6. Structural Integrity and Quality Assurance
For stadium construction, quality assurance (QA) is non-negotiable. The 30kW 3D laser center facilitates superior QA through digital integration. Every cut, hole, and bevel is executed according to the BIM (Building Information Modeling) file. This digital-to-physical consistency ensures that when the steel members arrive at the Casablanca construction site, they fit perfectly into the assembly, avoiding the “forced fit-up” scenarios that introduce residual stresses into the structure.
6.1. Hardness Profile Analysis
Metallurgical testing of the cross-sections of 45° laser-beveled S355 steel shows that the hardness increase at the cut edge is well within the limits specified by EN ISO 9013. The rapid cooling rate associated with the 30kW fiber laser prevents the formation of excessive martensite, ensuring the edge remains ductile and resistant to fatigue cracking—a vital requirement for structures subject to wind-induced vibration.
7. Conclusion
The implementation of the 30kW Fiber Laser 3D Structural Steel Processing Center with ±45° Bevel Cutting is a transformative technical development for the Casablanca construction sector.

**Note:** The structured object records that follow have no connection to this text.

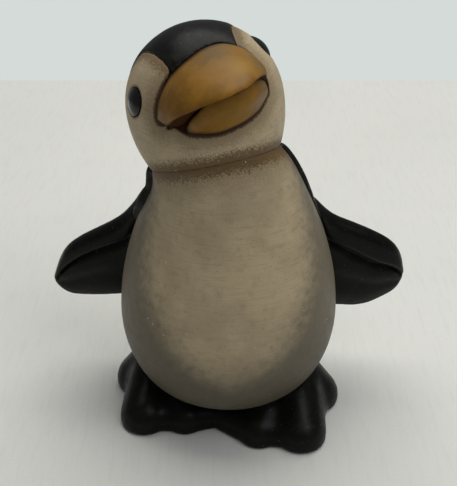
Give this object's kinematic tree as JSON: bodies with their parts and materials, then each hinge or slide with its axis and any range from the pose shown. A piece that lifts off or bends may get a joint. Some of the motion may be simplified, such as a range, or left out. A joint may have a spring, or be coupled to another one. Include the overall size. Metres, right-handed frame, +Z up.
{
  "type": "penguin figurine",
  "caption": "Free-standing painted penguin ornament with a hollow body, turned head, wide beak, spread flippers and rounded webbed feet.",
  "frame": {"origin": "on the ground, under the middle of the bounding box", "axes": "+Z up, the penguin's belly faces -Y, and its own left side is at +X"},
  "size_m": [0.1424, 0.0874, 0.1553],
  "materials": {
    "cream_paint": "satin, brown wash in the creases",
    "black_paint": "satin",
    "amber_paint": "semi-gloss, shaded brown",
    "black_bead": "gloss",
    "dowel_wood": "raw",
    "pin_steel": "plain",
    "stopper_rubber": "matte",
    "pad_felt": "felt"
  },
  "bodies": {
    "root": {"body_shell": "cream_paint", "back_coat": "black_paint", "head_shell": "cream_paint", "crown_cap": "black_paint", "upper_beak": "amber_paint", "lower_beak": "amber_paint", "left_eye": "black_bead", "right_eye": "black_bead", "left_wing": "black_paint", "right_wing": "black_paint", "feet_base": "black_paint", "tail": "black_paint", "neck_dowel": "dowel_wood", "wing_dowels": "pin_steel", "foot_dowels": "dowel_wood", "tail_peg": "dowel_wood", "base_stopper": "stopper_rubber", "felt_pads": "pad_felt"}
  },
  "joints": []
}
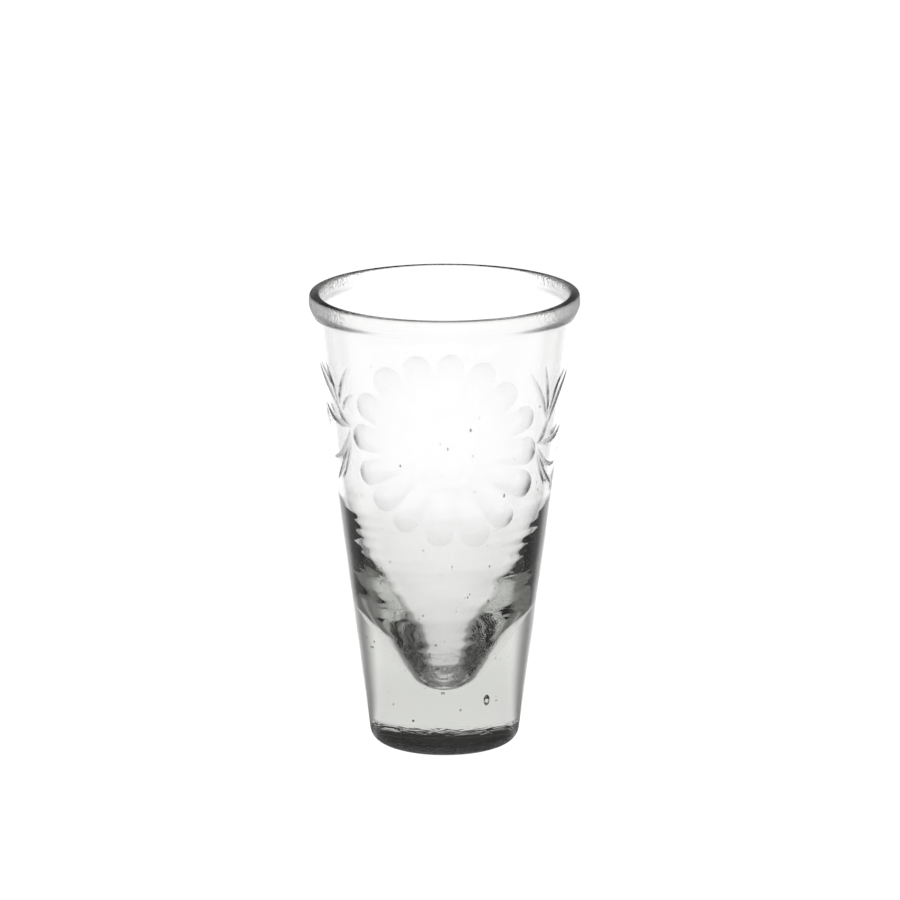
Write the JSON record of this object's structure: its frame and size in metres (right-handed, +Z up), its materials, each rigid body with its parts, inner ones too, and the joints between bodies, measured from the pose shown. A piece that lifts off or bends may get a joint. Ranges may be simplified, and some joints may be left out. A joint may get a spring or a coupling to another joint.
{
  "type": "shot glass",
  "caption": "Tall tapered clear shot glass with a heavy solid base, a fire-polished rim and a ground flower between two leaf sprays on the front.",
  "frame": {"origin": "middle of the foot's flat, on the surface that the glass stands on", "axes": "+Z up along the glass's axis; -Y towards the ground flower, +X to the right seen from the front"},
  "size_m": [0.057, 0.057, 0.0972],
  "materials": {
    "clear_glass": "polished"
  },
  "bodies": {
    "root": {"rim_bead": "clear_glass", "bowl_wall": "clear_glass", "solid_base": "clear_glass"}
  },
  "joints": []
}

By solving the dual challenges of precision in complex 3D geometries and the efficiency demands of heavy-section welding, this technology ensures that large-scale stadium projects can be executed with higher structural reliability and significantly reduced timelines. The synergy between high-wattage fiber laser sources and multi-axis kinematics represents the current pinnacle of structural steel fabrication, setting a new standard for the industry in North Africa.